No more, ye lusts, shall ye command,
No more will we obey . . .”

The power of identity as determining what a person will live for something is extremely important, and too often far too little understood from the standpoint of scripture. So unscriptural understanding of oneself, even after salvation, will mean surrendering one’s life to the wrong things. But even more, the power of a new identity in Christ, means understanding that Christlikeness is not up to us. Becoming like him and living like him in this life is not about trying harder, learning more rules and regulations. Rather the understanding of what freedom from sin, from careful examination of the explanation of scripture, means freedom to look beyond ourselves, our abilities and liabilities, to consider ourselves as God in scripture has defined us. We are now those who have died to sin and are alive to God in Christ. And the real revolution in this world happens when believers consecrate themselves to god as those who are dead to sin and alive to God and then step out to live in the newness of life which Christ provides for us now.

THE GOSPEL OF JESUS CHRIST THEREFORE PROMISES MORE THAN JUST THE FORGIVENESS OF SINS. BY OUR UNION WITH CHRIST IN HIS DEATH AND RESURRECTION THE POWER AND AUTHORITY OF SIN HAS ALREADY BEEN BROKEN FOR US. THIS IS NOT SOMETHING THAT IS BASED IN WHO WE ARE IN OURSELVES BUT ON WHAT CHRIST HAS DONE FOR US AND WHO WE ARE IN HIM. AND THIS MEANS THAT GOD HAS PROVIDED IN CHRIST AN ENTRANCE INTO A SUBSTANTIAL FREEDOM FROM THE POWER OF SIN IN OUR LIVES NOW. A NEW LIFE IN THE WILL OF GOD HAS BEEN MADE AVAILABLE FOR US IN CHRIST; IT IS OUR POSSESSION AND PRIVILEGE IN CHRIST NOW, AND HE CALLS US TO UNDERSTAND IT AND LIVE IT OUT.

So the first step is the freedom from the guilt of sin by his faith and resurrection through faith in him; to receive eternal life in the first place. This message  so far is for believers who have already received eternal life by faith in Christ primarily. And it does answer the question of why some professed believers are hypocrites. It is not a problem with the gospel, but what they have taken the gospel to mean. And it can allay any fear you may have of being a hypocrite if you receive eternal life by faith in Christ. The full gospel of Jesus is that that Christ provides freedom from the consequences and power of sin, so that forgiven people can live with victory over sin in Christ. this means that God has provided the power in Christ for you not to have ever to live as a hypocrite if you turn to Christ.  So then, have you received the forgiveness of sins in Christ, and been born again of his Spirit through faith in Christ?

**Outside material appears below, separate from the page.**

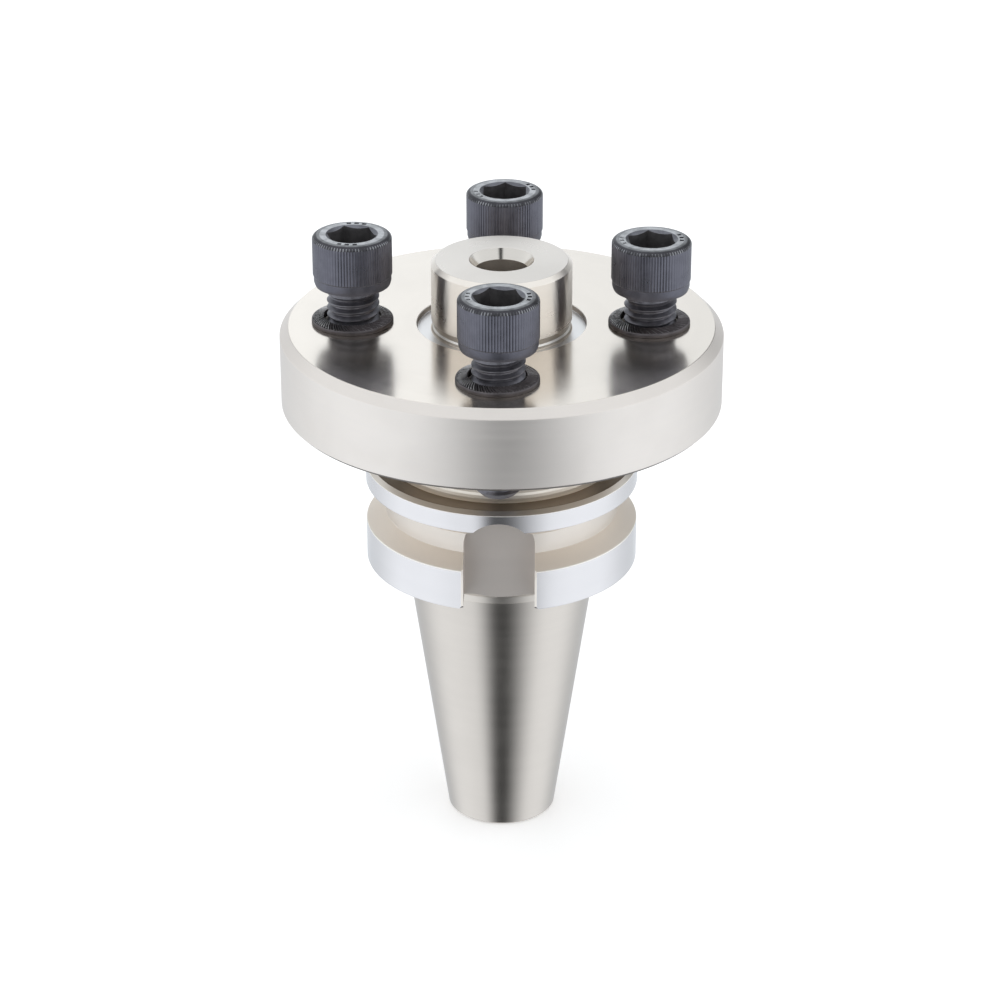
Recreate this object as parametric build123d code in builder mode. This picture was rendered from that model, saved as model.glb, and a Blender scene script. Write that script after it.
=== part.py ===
from build123d import *
import math
import os

os.makedirs("parts", exist_ok=True)

# Boring head arbor with a steep taper shank, a gripper flange, a face disk and a pilot.
# Millimetres. The origin is the centre of the gauge circle, where the taper is 44.45 wide.
# +Z runs along the axis from the taper towards the pilot. The drive slots face -Y and +Y.

# Taper shank
gauge_diameter = 44.45
taper_length = 65.4
taper_rise = 7.0
taper_run = 24.0
shank_end_chamfer = 0.6
land_start = -0.75
land_chamfer = 1.1

# Pull stud hole in the small end
stud_drill_diameter = 14.0
stud_drill_depth = 38.0
stud_seat_diameter = 17.0
stud_seat_depth = 5.0

# Gripper flange
flange_diameter = 63.0
flange_bottom = 2.0
flange_height = 25.0
groove_centre = 16.6
groove_width = 10.0
groove_angle = 60.0
groove_root_diameter = 54.0
flange_top_chamfer = 1.0

# Drive slots
slot_width = 16.2
slot_floor = 22.5
slot_arch_height = 16.0
slot_edge_chamfer = 0.6

# Neck and face disk
neck_diameter = 50.0
neck_length = 14.0
disk_diameter = 101.0
disk_thickness = 19.0
disk_face_chamfer = 2.0
disk_back_chamfer = 0.8

# Pilot, the relief at its foot, the recess round it and the bore through it
pilot_diameter = 32.0
pilot_height = 15.2
pilot_chamfer = 1.0
relief_depth = 0.5
relief_height = 1.0
recess_diameter = 38.6
recess_depth = 1.3
recess_wall_taper = 0.15
bore_diameter = 12.0
centre_diameter = 14.7
centre_angle = 60.0

# Tapped holes in the disk
screw_circle_diameter = 67.4
thread_clearance = 0.05

# Cap screws
screw_diameter = 12.0
screw_length = 34.5
screw_point_chamfer = 0.9
head_diameter = 18.0
head_height = 12.0
head_flat_diameter = 16.2
head_bevel_height = 0.8
head_collar_height = 2.4
head_collar_diameter = 17.2
knurl_depth = 0.3
knurl_count = 40
socket_across_flats = 10.0
socket_depth = 6.0

# Serrated lock washers
washer_outer_diameter = 18.6
washer_bore_diameter = 13.0
washer_thickness = 1.15
washer_cone_rise = 0.45
washer_drift = 0.2
tooth_count = 24
tooth_depth = 0.25
tooth_angle = 148.0
tooth_skew = 30.0
tooth_rim = 0.85

# How far each screw's head stands off the disk
stand_off_right = 8.4
stand_off_back = 7.4
stand_off_left = 9.05
stand_off_front = 7.75

# How far each screw is turned, in degrees
turn_right = -23.0
turn_back = 30.0
turn_left = -9.0
turn_front = -9.0

# The screws in the order of their holes round the disk, with the stand-off and turn of each
screw_settings = {
    "right": (stand_off_right, turn_right),
    "back": (stand_off_back, turn_back),
    "left": (stand_off_left, turn_left),
    "front": (stand_off_front, turn_front),
}

# Heights and radii that follow from the sizes above
gauge_radius = gauge_diameter / 2
taper_slope = taper_rise / taper_run / 2
shank_end = -taper_length
land_radius = gauge_radius + taper_slope * land_start
flange_radius = flange_diameter / 2
flange_top = flange_bottom + flange_height
groove_root_radius = groove_root_diameter / 2
flank_rise = (flange_radius - groove_root_radius) * math.tan(math.radians(groove_angle / 2))
groove_low = groove_centre - groove_width / 2
groove_high = groove_centre + groove_width / 2
neck_radius = neck_diameter / 2
disk_radius = disk_diameter / 2
disk_back = flange_top + neck_length
disk_face = disk_back + disk_thickness
pilot_radius = pilot_diameter / 2
pilot_top = disk_face + pilot_height
relief_radius = pilot_radius - relief_depth
relief_top = disk_face + relief_height
recess_radius = recess_diameter / 2
recess_floor = disk_face - recess_depth
screw_circle_radius = screw_circle_diameter / 2
screw_circle = PolarLocations(screw_circle_radius, len(screw_settings))
hole_centres = [place.position for place in screw_circle]
screw_radius = screw_diameter / 2
tapped_hole_radius = screw_radius + thread_clearance

# Arbor body: taper, flange, neck, disk and pilot, turned and ground from one bar
end_radius = gauge_radius + taper_slope * shank_end
end_chamfer_top = shank_end + shank_end_chamfer
with BuildPart() as arbor_body:
    with BuildSketch(Plane.XZ):
        with BuildLine():
            Polyline(
                (0, shank_end),
                (end_radius - shank_end_chamfer, shank_end),
                (gauge_radius + taper_slope * end_chamfer_top, end_chamfer_top),
                (land_radius, land_start),
                (land_radius, flange_bottom - land_chamfer),
                (land_radius + land_chamfer, flange_bottom),
                (flange_radius, flange_bottom),
                (flange_radius, groove_low),
                (groove_root_radius, groove_low + flank_rise),
                (groove_root_radius, groove_high - flank_rise),
                (flange_radius, groove_high),
                (flange_radius, flange_top - flange_top_chamfer),
                (flange_radius - flange_top_chamfer, flange_top),
                (neck_radius, flange_top),
                (neck_radius, disk_back),
                (disk_radius - disk_back_chamfer, disk_back),
                (disk_radius, disk_back + disk_back_chamfer),
                (disk_radius, disk_face - disk_face_chamfer),
                (disk_radius - disk_face_chamfer, disk_face),
                (recess_radius, disk_face),
                (recess_radius - recess_wall_taper, recess_floor),
                (relief_radius, recess_floor),
                (relief_radius, relief_top),
                (pilot_radius, relief_top),
                (pilot_radius, pilot_top - pilot_chamfer),
                (pilot_radius - pilot_chamfer, pilot_top),
                (0, pilot_top),
                (0, shank_end),
            )
        make_face()
    revolve(axis=Axis.Z)

    # Bore through the pilot, with a centre cone at its mouth
    with Locations(Plane.XY.offset(pilot_top)):
        CounterSinkHole(
            bore_diameter / 2,
            centre_diameter / 2,
            depth=pilot_top - shank_end,
            counter_sink_angle=centre_angle,
        )

    # Pull stud hole with its seat, from the small end
    with Locations(Plane(origin=(0, 0, shank_end), z_dir=(0, 0, -1))):
        CounterBoreHole(
            stud_drill_diameter / 2,
            stud_seat_diameter / 2,
            stud_seat_depth,
            depth=stud_drill_depth,
        )

    # Drive slots, milled to a flat floor and rounded at the top
    for side in (-1, 1):
        slot_plane = Plane(origin=(0, side * slot_floor, 0), x_dir=(-side, 0, 0), z_dir=(0, side, 0))
        with BuildSketch(slot_plane):
            with Locations((0, slot_arch_height)):
                Circle(slot_width / 2)
                Rectangle(slot_width, slot_arch_height, align=(Align.CENTER, Align.MAX))
        extrude(amount=flange_radius, mode=Mode.SUBTRACT)
    slot_mouths = (
        arbor_body.edges()
        .filter_by(Axis.Z)
        .filter_by(lambda edge: edge.center().Z < groove_low)
        .filter_by(lambda edge: math.isclose(abs(edge.center().X), slot_width / 2, abs_tol=0.01))
        .filter_by(lambda edge: abs(edge.center().Y) > groove_root_radius)
    )
    chamfer(slot_mouths, length=slot_edge_chamfer)

    # Tapped holes right through the disk
    with Locations(Plane.XY.offset(disk_face)):
        with Locations(hole_centres):
            Hole(tapped_hole_radius, depth=disk_thickness)
arbor_body.part.label = "arbor_body"
export_step(arbor_body.part, "parts/arbor_body.step")

# Pattern for the cap screws: one screw on the Z axis with its underside at height 0
collar_radius = head_collar_diameter / 2
crest_radius = head_diameter / 2
valley_radius = crest_radius - knurl_depth
bevel_start = head_height - head_bevel_height
with BuildPart() as screw_pattern:
    with BuildSketch(Plane.XZ):
        with BuildLine():
            Polyline(
                (0, -screw_length),
                (screw_radius - screw_point_chamfer, -screw_length),
                (screw_radius, screw_point_chamfer - screw_length),
                (screw_radius, 0),
                (collar_radius, 0),
                (collar_radius, bevel_start),
                (head_flat_diameter / 2, head_height),
                (0, head_height),
                (0, -screw_length),
            )
        make_face()
    revolve(axis=Axis.Z)

    # Straight knurl above the collar: a crest and a valley for each flute
    with BuildSketch(Plane.XY.offset(head_collar_height)):
        with BuildLine():
            crests = PolarLocations(crest_radius, knurl_count)
            valleys = PolarLocations(valley_radius, knurl_count, start_angle=180 / knurl_count)
            Polyline(*[place.position for pair in zip(crests, valleys) for place in pair], close=True)
        make_face()
    extrude(amount=bevel_start - head_collar_height)

    # Hexagon socket
    with BuildSketch(Plane.XY.offset(head_height)):
        RegularPolygon(socket_across_flats / 2, 6, major_radius=False)
    extrude(amount=-socket_depth, mode=Mode.SUBTRACT)

# Cutter for one tooth gap: a V that follows the washer's cone, skewed from its radius
washer_outer_radius = washer_outer_diameter / 2
washer_bore_radius = washer_bore_diameter / 2
washer_width = washer_outer_radius - washer_bore_radius
washer_slope = math.degrees(math.atan(washer_cone_rise / washer_width))
tooth_reach = washer_outer_radius - tooth_rim
gap_foot = washer_thickness + washer_cone_rise * tooth_rim / washer_width - tooth_depth
gap_height = 2 * tooth_depth
gap_half_width = gap_height * math.tan(math.radians(tooth_angle / 2))
gap_plane = Plane(
    origin=(tooth_reach, 0, gap_foot),
    x_dir=Vector(0, -1, 0).rotate(Axis.Z, tooth_skew),
    z_dir=Vector(-1, 0, 0).rotate(Axis.Y, washer_slope).rotate(Axis.Z, tooth_skew),
)
with BuildPart() as tooth_gap:
    with BuildSketch(gap_plane):
        with BuildLine():
            Polyline((0, 0), (gap_half_width, gap_height), (-gap_half_width, gap_height), close=True)
        make_face()
    extrude(amount=2 * washer_width)

# Pattern for the lock washers: one conical ring on the Z axis, resting at height 0
with BuildPart() as washer_pattern:
    with BuildSketch(Plane.XZ):
        with BuildLine():
            Polyline(
                (washer_bore_radius, washer_cone_rise),
                (washer_outer_radius, 0),
                (washer_outer_radius, washer_thickness),
                (washer_bore_radius, washer_thickness + washer_cone_rise),
                close=True,
            )
        make_face()
    revolve(axis=Axis.Z)
    with PolarLocations(0, tooth_count):
        add(tooth_gap.part, mode=Mode.SUBTRACT)

# Four screws stand part way out of their holes, with a washer lying loose round each
for centre, (side, (stand_off, turn)) in zip(hole_centres, screw_settings.items()):
    with BuildPart() as cap_screw:
        with Locations((centre.X, centre.Y, disk_face + stand_off)):
            add(screw_pattern.part, rotation=(0, 0, turn))
    cap_screw.part.label = f"cap_screw_{side}"
    export_step(cap_screw.part, f"parts/cap_screw_{side}.step")
    with BuildPart() as lock_washer:
        with Locations((centre.X - washer_drift, centre.Y, disk_face)):
            add(washer_pattern.part, rotation=(0, 0, turn))
    lock_washer.part.label = f"lock_washer_{side}"
    export_step(lock_washer.part, f"parts/lock_washer_{side}.step")
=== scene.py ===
import math
import bmesh
import bpy
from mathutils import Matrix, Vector


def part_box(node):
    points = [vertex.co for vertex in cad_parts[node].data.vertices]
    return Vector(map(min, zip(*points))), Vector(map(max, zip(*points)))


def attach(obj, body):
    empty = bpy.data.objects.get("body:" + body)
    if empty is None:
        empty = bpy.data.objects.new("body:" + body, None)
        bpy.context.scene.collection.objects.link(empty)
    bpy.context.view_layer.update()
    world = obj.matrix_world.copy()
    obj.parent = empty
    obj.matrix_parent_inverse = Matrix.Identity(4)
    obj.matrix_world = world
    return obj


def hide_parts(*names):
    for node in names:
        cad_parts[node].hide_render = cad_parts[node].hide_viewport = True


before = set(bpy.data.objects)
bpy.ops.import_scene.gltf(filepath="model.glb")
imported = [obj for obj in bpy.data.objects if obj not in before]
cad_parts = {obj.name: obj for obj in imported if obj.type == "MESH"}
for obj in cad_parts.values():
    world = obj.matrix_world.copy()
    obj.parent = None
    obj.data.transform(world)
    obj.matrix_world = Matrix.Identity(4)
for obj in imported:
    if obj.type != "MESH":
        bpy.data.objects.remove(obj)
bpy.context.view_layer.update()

# Sizes are in millimetres and angles in degrees, in the part's own frame. MM turns them into metres.
MM = 0.001
SIDES = ("front", "right", "back", "left")

# Body sizes that the frame gives
body_low, body_high = (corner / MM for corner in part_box("arbor_body"))
shank_end = body_low.z
pilot_top = body_high.z
disk_radius = body_high.x

# Taper and land
gauge_radius = 22.225
taper_slope = 7 / 24 / 2
land_start = -0.75
land_step = 0.1
land_chamfer = 1.1
shank_end_chamfer = 0.6

# Pull stud hole. Its thread fades out over the last stretch below the top.
stud_seat_radius = 8.5
stud_seat_depth = 5.0
stud_seat_height = shank_end + stud_seat_depth
stud_drill_radius = 7.0
stud_drill_depth = 38.0
stud_drill_cone = 0.6
stud_thread_top = shank_end + stud_drill_depth
stud_fade_start = 3.5
stud_fade_end = 1.0
stud_thread_pitch = 2.0
stud_thread_depth = 1.08
stud_thread_relief = 0.08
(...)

So, if you have put your faith in Christ for your eternal salvation, have you sealed your commitment to Jesus Christ by water baptism? Look beyond the traditions and opinions of others, but rather to the Word of God, as the only rule of what we believe, what we do as believers. Follow through with whatever the Word calls you to do.

Finally, have you consecrated your entire life to Christ? Make a conscious decision before God against the rule of sin in your life, as the scripture calls you to do. Turn from the dominion of sin and self-indulgence and decide for entire obedience to God Present yourself to God as a conscious act before him, upon the basis of who you are in Jesus Christ – someone who has die to sin and who is alive to God.